Advances in technology bring great joy. But they also bring danger, especially when the advancement of politics lags far behind. Einstein’s work revolutionized physics; it also led to the nuclear bomb and the horrors of Hiroshima and Nagasaki. Similarly, I fear that the rise of computer technology, in the hands of a dictator, could lead to “techno-fascism.” The dictator would not need spies, because cameras and sensors, analyzed by computers, would detect all traces of resistance, and tell the secret police exactly where to go to crush rebellion before it started. Under all dictatorships of the past, rebels could meet in secret, make plans, and try to revolt, because spies could not be everywhere. Now they can be.

The fact that there are no needles in haystacks anymore was actually visualized in Batman: The Dark Knight, where, toward the end of the movie, Batman uses the Bat Computer to hack into Gotham’s cell phones and eavesdrops to locate the Joker. If, in this way, the government spied on people in the name of safety and fighting crime, then the public might let it happen, until it was too late to reverse the practice.

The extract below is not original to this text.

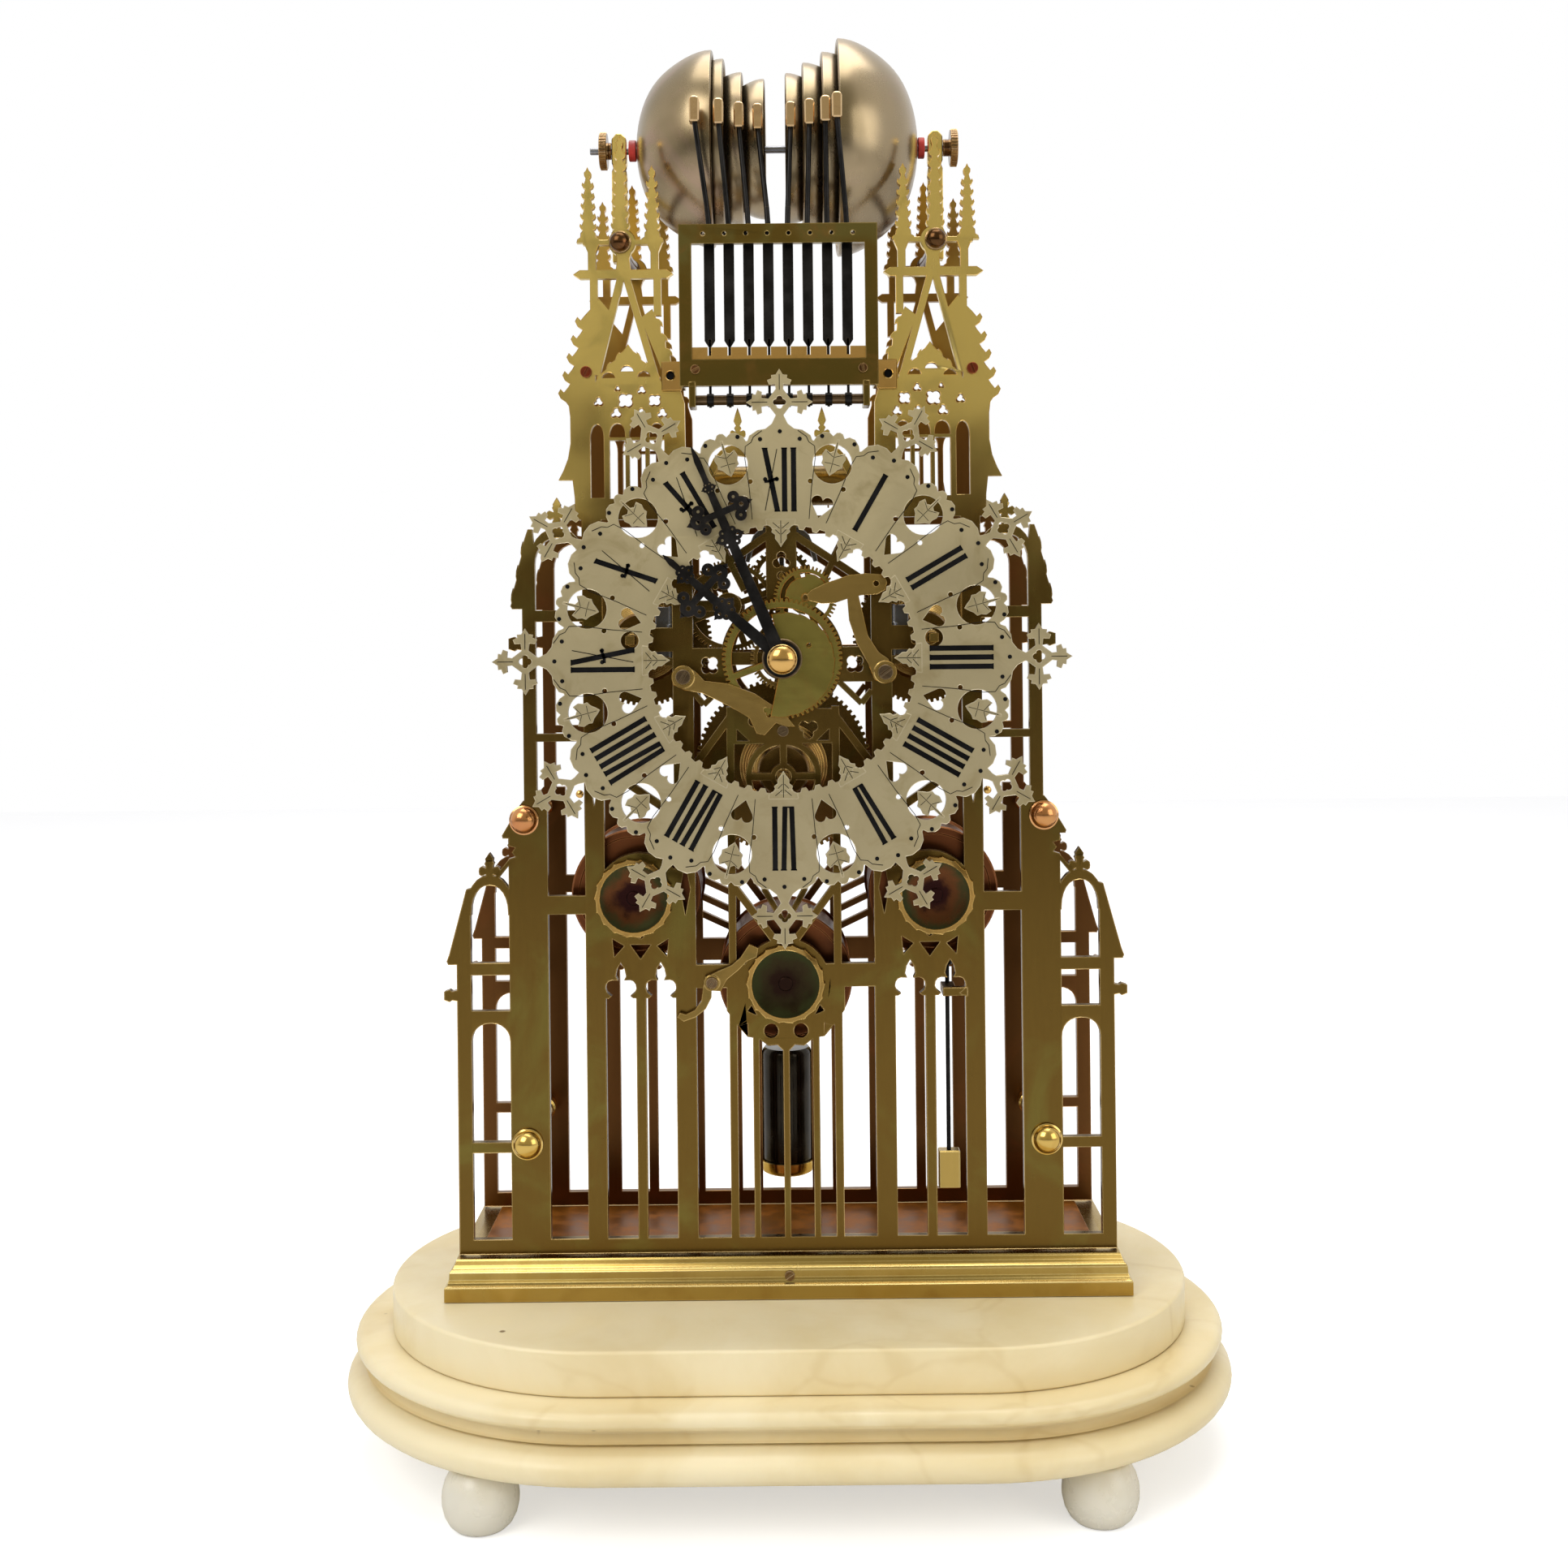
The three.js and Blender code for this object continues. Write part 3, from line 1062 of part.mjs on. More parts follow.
function buildLevers() {
  const top = LEVER_W + LEVER_THICKNESS;
  add('quarter_lever', lever([
    [[48.5, 362], [44, 364], [36, 376], [33.5, 394], [29, 394], [30, 382], [34, 370], [43, 357.5]],
    [[12.4, 393], [12, 396], [20, 400.6], [30, 404.4], [46, 404.6], [47, 398], [44, 395.4], [30, 393.6],
      [18, 391.6]],
  ], QUARTER_LEVER, LEVER_W, top, LEVER_W - 2), 'brass');
  add('rack_lever', lever([
    [[-47, 355], [-45, 363.5], [-36, 359], [-24, 356.5], [-10, 350], [4.4, 338], [-1, 337.4], [-8.4,
      332.4], [-14, 339],
      [-24, 346.5], [-36, 353]],
  ], RACK_LEVER, LEVER_W, top, LEVER_W - 2), 'brass');
  const clickW = PLATE_FRONT_W + SEAT_GAP;
  add('going_click', lever([
    [[-37, 217], [-36, 224], [-24, 228], [-15, 236.5], [-12.4, 234.5], [-14, 231], [-19.5, 229.5], [-28,
      222], [-30, 216]],
    [[-35, 219], [-36.4, 211], [-40, 206], [-48.4, 203], [-48.4, 205], [-41.5, 207.6], [-38.8, 211.5],
      [-38, 219]],
  ], CLICK_PIVOT, clickW, clickW + RATCHET_THICKNESS, clickW), 'brass');
}

// Barrels turn on arbors that the ratchets in front of the plate hold still

function ratchet(x, z) {
  const w0 = PLATE_FRONT_W + SEAT_GAP;
  const w1 = w0 + RATCHET_THICKNESS;
  const saw = [];
  for (let i = 0; i < RATCHET_TEETH; i += 1) {
    const turn = i / RATCHET_TEETH * Math.PI * 2;
    saw.push([x + RATCHET_RADIUS * Math.cos(turn), z + RATCHET_RADIUS * Math.sin(turn)]);
    const rootTurn = turn + 0.25 / RATCHET_TEETH * Math.PI * 2;
    saw.push([x + (RATCHET_RADIUS - 1.5) * Math.cos(rootTurn),
      z + (RATCHET_RADIUS - 1.5) * Math.sin(rootTurn)]);
  }
  const dish = turned([[0, w0 + 1.4], [7, w0 + 1.4], [RATCHET_RADIUS - 3.4, w1 + 0.1], [0, w1 + 0.1]], x,
    z, 14);
  const arbor = rod(x, z, BARREL_ARBOR_RADIUS, SEAT_GAP - PLATE_FRONT_W, w0 + 2.2, 8);
  return join([cut(flat(saw, w0, w1), [dish]), arbor]);
}

function barrel(x, z, radius) {
  const half = BARREL_HALF_LENGTH;
  const bore = BARREL_ARBOR_RADIUS + RUN_GAP;
  return turned([[bore, -half], [radius, -half], [radius, -half + 2], [radius - 1, -half + 2],
    [radius - 1, half], [bore, half], [bore, -half]], x, z, 16);
}

// A grooved cone with its great wheel and its arbor, squared at the front for the key
function fusee(x, z, wheelRadius, teeth, front, narrowW) {
  const wheelW = -28;
  const base = wheelW + WHEEL_THICKNESS;
  const profile = [[0, base], [FUSEE_WIDE_RADIUS, base]];
  const grooves = 2;
  for (let i = 0; i < grooves; i += 1) {
    const radius = FUSEE_WIDE_RADIUS + (FUSEE_NARROW_RADIUS - FUSEE_WIDE_RADIUS) * (i + 0.5) / grooves;
    const w = base + 2 + (narrowW - base - 2) * (i + 0.5) / grooves;
    profile.push([radius + 0.8, w - 2], [radius - 0.8, w + 1]);
  }
  profile.push([FUSEE_NARROW_RADIUS, narrowW], [0, narrowW]);
  const square = BARREL_ARBOR_RADIUS * 0.72;
  return join([
    wheel(x, z, wheelRadius, teeth, wheelW, 4),
    turned(profile, x, z, 12),
    rod(x, z, BARREL_ARBOR_RADIUS, SEAT_GAP - PLATE_FRONT_W, front - 12, 8),
    block(x - square, x + square, z - square, z + square, front - 13, front),
  ]);
}

const CENTRE_DISTANCE = CENTRE_Z - GOING_FUSEE_Z;
const GREAT_RATIO = GOING_TEETH / CENTRE_PINION_TEETH;
const GOING_GREAT_RADIUS = (CENTRE_DISTANCE - TIP_GAP) * GREAT_RATIO / (GREAT_RATIO + 1);
const THIRD_DISTANCE = Math.hypot(THIRD_X, THIRD_Z - CENTRE_Z);
const CENTRE_WHEEL_RADIUS = (THIRD_DISTANCE - TIP_GAP) * THIRD_RATIO / (THIRD_RATIO + 1);
const ESCAPE_DISTANCE = Math.hypot(THIRD_X, ESCAPE_Z - THIRD_Z);
const THIRD_WHEEL_RADIUS = (ESCAPE_DISTANCE - TIP_GAP) * ESCAPE_RATIO / (ESCAPE_RATIO + 1);
const GREAT_WHEEL_W = -28;
const CENTRE_WHEEL_W = 14;
const THIRD_WHEEL_W = 4;
const ESCAPE_WHEEL_W = -20;
const ESCAPE_WHEEL_RADIUS = 15;

function buildTrains() {
  const barrels = [['going', 0, GOING_BARREL_Z, GOING_BARREL_RADIUS], ['strike', -SIDE_BARREL_X,
    SIDE_BARREL_Z,
    SIDE_BARREL_RADIUS], ['chime', SIDE_BARREL_X, SIDE_BARREL_Z, SIDE_BARREL_RADIUS]];
  for (const [train, x, z, radius] of barrels) {
    add(`${train}_barrel`, barrel(x, z, radius), 'brass');
    add(`${train}_ratchet`, ratchet(x, z), 'brass');
  }
  const squareEnd = DIAL_FRONT_W - 1;
  add('going_fusee', fusee(0, GOING_FUSEE_Z, GOING_GREAT_RADIUS, GOING_TEETH, PLATE_FRONT_W + 6, 6), 'brass');
  add('strike_fusee', fusee(-SIDE_FUSEE_X, SIDE_FUSEE_Z, SIDE_GREAT_WHEEL_RADIUS, SIDE_TEETH, squareEnd,
    6), 'brass');
  add('chime_fusee', fusee(SIDE_FUSEE_X, SIDE_FUSEE_Z, SIDE_GREAT_WHEEL_RADIUS, SIDE_TEETH, squareEnd, 6),
    'brass');

  const pinionRadius = CENTRE_DISTANCE - TIP_GAP - GOING_GREAT_RADIUS;
  add('centre_wheel', join([
    rod(0, CENTRE_Z, CENTRE_ARBOR_RADIUS, SEAT_GAP - PLATE_FRONT_W, MINUTE_HAND_W + HAND_THICKNESS, 12),
    flat(toothed(0, CENTRE_Z, pinionRadius, pinionRadius - 2, CENTRE_PINION_TEETH), GREAT_WHEEL_W - 1,
      GREAT_WHEEL_W + 4),
    wheel(0, CENTRE_Z, CENTRE_WHEEL_RADIUS, 20, CENTRE_WHEEL_W, 4),
    flat(toothed(0, CENTRE_Z, MOTION_WHEEL_RADIUS, MOTION_WHEEL_RADIUS - 1.6, MOTION_TEETH, 1), MOTION_W,
      MOTION_W + 1.5),
  ]), 'brass');
  const thirdPinion = THIRD_DISTANCE - TIP_GAP - CENTRE_WHEEL_RADIUS;
  add('third_wheel', join([
    rod(THIRD_X, THIRD_Z, TRAIN_ARBOR_RADIUS, SEAT_GAP - PLATE_FRONT_W, PLATE_FRONT_W, 10),
    flat(toothed(THIRD_X, THIRD_Z, thirdPinion, thirdPinion - 1.4, 8), CENTRE_WHEEL_W - 1,
      CENTRE_WHEEL_W + 3.2),
    wheel(THIRD_X, THIRD_Z, THIRD_WHEEL_RADIUS, 20, THIRD_WHEEL_W, 4),
  ]), 'brass');
  const escapePinion = ESCAPE_DISTANCE - TIP_GAP - THIRD_WHEEL_RADIUS;
  add('escape_wheel', join([
    rod(0, ESCAPE_Z, TRAIN_ARBOR_RADIUS, SEAT_GAP - PLATE_FRONT_W, PLATE_FRONT_W, 10),
    flat(toothed(0, ESCAPE_Z, escapePinion, escapePinion - 1.4, 8), THIRD_WHEEL_W - 1, THIRD_WHEEL_W + 3.2),
    wheel(0, ESCAPE_Z, ESCAPE_WHEEL_RADIUS, 24, ESCAPE_WHEEL_W, 4),
  ]), 'brass');
}

// Pallets with their crutch, and the pendulum that it drives

function buildPendulum() {
  const anchorW = [ESCAPE_WHEEL_W - 0.5, ESCAPE_WHEEL_W + WHEEL_THICKNESS + 0.5];
  const anchor = [[-3, PALLET_Z + 3], [3, PALLET_Z + 3], [14, PALLET_Z - 5], [17.6, PALLET_Z - 17], [15.6,
    PALLET_Z - 17.4],
    [11, PALLET_Z - 7.5], [3, PALLET_Z - 3.4], [-3, PALLET_Z - 3.4], [-11, PALLET_Z - 7.5], [-15.6,
      PALLET_Z - 17.4],
    [-17.6, PALLET_Z - 17], [-14, PALLET_Z - 5]];
  const crutchW = [-PLATE_FRONT_W - 5, -PLATE_FRONT_W - 3.4];
  const prongX = PENDULUM_ROD_RADIUS + 0.4;
  const prongs = [-1, 1].map((side) => block(side * (prongX + 0.6) - 0.6, side * (prongX + 0.6) + 0.6,
    CRUTCH_PIN_Z - 1.5,
    CRUTCH_PIN_Z + 1.5, PENDULUM_W - 3, crutchW[1]));
  add('pallets', join([
    rod(0, PALLET_Z, TRAIN_ARBOR_RADIUS, crutchW[0], PLATE_FRONT_W, 10),
    flat(anchor, ...anchorW),
    flat(circle(0, PALLET_Z, 3.4, 10), ...crutchW),
    flat(bar(-1.4, 1.4, CRUTCH_PIN_Z, PALLET_Z), ...crutchW),
    flat(bar(-prongX - 1.2, prongX + 1.2, CRUTCH_PIN_Z - 1.5, CRUTCH_PIN_Z + 1.5), ...crutchW),
    ...prongs,
  ]), 'steel');

  const eye = flat(circle(0, PENDULUM_PIVOT_Z, 4, 12), PENDULUM_W - 1.8, PENDULUM_W + 1.8);
  const eyeHole = rod(0, PENDULUM_PIVOT_Z, 1.5 + RUN_GAP, PENDULUM_W - 3, PENDULUM_W + 3, 10);
  const [bobBottom, bobTop] = BOB_Z;
  const rodBottom = bobTop + 7;
  const jarGeometry = new THREE.LatheGeometry([[0, bobBottom], [BOB_RADIUS * 0.86, bobBottom], [BOB_RADIUS,
    bobBottom + 3],
    [BOB_RADIUS, bobTop - 2], [BOB_RADIUS * 0.9, bobTop], [0, bobTop]].map(([r, z]) => new THREE.Vector2(r,
      z)), 14);
  const jar = solidOf(jarGeometry.translate(0, 0, PENDULUM_W));
  const stirrupHalf = BOB_RADIUS + 0.4;
  const stirrup = [-1, 1].map((side) => block(side * stirrupHalf - 0.8, side * stirrupHalf + 0.8,
    bobBottom - 3, rodBottom + 2,
    PENDULUM_W - 2.2, PENDULUM_W + 2.2));
  add('pendulum', join([
    cut(join([eye, uprightRod(0, PENDULUM_W, PENDULUM_ROD_RADIUS, rodBottom, PENDULUM_PIVOT_Z - 2.6, 8)]),
      [eyeHole]),
    jar,
    ...stirrup,
    block(-stirrupHalf - 0.8, stirrupHalf + 0.8, rodBottom, rodBottom + 2, PENDULUM_W - 2.2,
      PENDULUM_W + 2.2),
    block(-stirrupHalf - 0.8, stirrupHalf + 0.8, bobBottom - 3, bobBottom + 0.5, PENDULUM_W - 2.2,
      PENDULUM_W + 2.2),
  ]), 'steel');
}

// Pull rod that hangs by its collar over a guide, the two upright flies and the chime drum

function buildAuxiliaries() {
  const collarZ = PULL_GUIDE_Z[1] + PULL_TRAVEL + 0.6;
  const half = PULL_BLOCK_WIDTH / 2;
  add('pull_rod', join([
    uprightRod(PULL_ROD_X, PULL_ROD_W, PULL_ROD_RADIUS, PULL_BLOCK_Z[1] - 1, collarZ + 2.4, 8),
    uprightRod(PULL_ROD_X, PULL_ROD_W, 2.4, collarZ, collarZ + 2.4, 10),
    block(PULL_ROD_X - half, PULL_ROD_X + half, ...PULL_BLOCK_Z, PULL_ROD_W - half * 0.7,
      PULL_ROD_W + half * 0.7),
  ]), 'brightBrass');
  for (const [side, name] of [[-1, 'strike_fly'], [1, 'chime_fly']]) {
    const x = side * FLY_X;
    add(name, join([
      uprightRod(x, FLY_W, FLY_ARBOR_RADIUS, FLY_Z[0] - FLY_COCK_HEIGHT, FLY_Z[1] + FLY_COCK_HEIGHT, 8),
      block(x - FLY_WIDTH / 2, x + FLY_WIDTH / 2, ...FLY_Z, FLY_W - 0.4, FLY_W + 0.4),
    ]), 'blackSteel');
  }
  const pins = [];
  for (let track = 0; track < 8; track += 1) {
    for (let k = 0; k < 2; k += 1) {
      const turn = (track * 0.8 + k * Math.PI) % (Math.PI * 2);
      const geometry = new THREE.BoxGeometry(0.9, 2, 0.9);
      geometry.translate(0, DRUM_RADIUS + 0.6, 0).rotateX(turn);
      pins.push(solidOf(geometry.translate((track - 3.5) * HAMMER_PITCH, DRUM_Z, DRUM_W)));
    }
  }
  const bearing = DRUM_HALF_LENGTH + 5 + 2.5;
  add('chime_drum', join([
    crossRod(-DRUM_HALF_LENGTH, DRUM_HALF_LENGTH, DRUM_Z, DRUM_W, DRUM_RADIUS, 14),
    crossRod(-bearing, bearing, DRUM_Z, DRUM_W, DRUM_ARBOR_RADIUS, 10),
    ...pins,
  ]), 'brass');
}

buildBase();
buildPlinth();
buildPlates();
buildPillars();
buildBells();
buildHammers();
buildDial();
buildHands();
buildMotionWork();
buildLevers();
buildTrains();
buildPendulum();
buildAuxiliaries();

export default clock;
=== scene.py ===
"""Quarter chiming skeleton clock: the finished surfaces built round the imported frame.

Lengths in the makers' tables are millimetres. x runs to the viewer's right, z up, and w towards the
viewer from the middle of the movement, so w is minus y. Every mesh is stored in metres.
"""

import json
import logging
import math
from collections.abc import Iterable
from dataclasses import dataclass, field
from enum import Enum

import bmesh
import bpy
from mathutils import Matrix, Vector

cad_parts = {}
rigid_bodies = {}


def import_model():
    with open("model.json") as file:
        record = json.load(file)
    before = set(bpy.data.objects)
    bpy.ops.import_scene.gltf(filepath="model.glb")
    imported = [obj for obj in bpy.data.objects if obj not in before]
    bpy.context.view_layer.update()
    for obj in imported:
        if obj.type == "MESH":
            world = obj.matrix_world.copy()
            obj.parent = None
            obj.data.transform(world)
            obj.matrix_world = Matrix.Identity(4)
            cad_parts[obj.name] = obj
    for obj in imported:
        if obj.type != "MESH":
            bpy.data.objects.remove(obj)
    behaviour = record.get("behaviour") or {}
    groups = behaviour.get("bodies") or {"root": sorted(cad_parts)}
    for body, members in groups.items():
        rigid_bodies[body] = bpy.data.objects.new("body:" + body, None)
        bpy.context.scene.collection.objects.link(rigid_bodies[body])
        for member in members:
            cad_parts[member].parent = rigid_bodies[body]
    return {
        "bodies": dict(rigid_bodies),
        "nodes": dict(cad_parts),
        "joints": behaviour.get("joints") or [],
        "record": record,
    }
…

Well, if doom awaits, what do we do? The technology for techno-fascism already exists. Its only real impediment is the Fourth Amendment. Read it. In the modern era, no charter of civil liberty is more crucial. We must fight to protect the Fourth Amendment, and to use it in courts.

Meanwhile, we can expect spies to spy on other spies. Because there are no needles in haystacks anymore, every side can see what the other sides are doing. The techno-fascist wants to spy on others while remaining invisible himself, but this is impossible; everything is visible in the world of Big Data.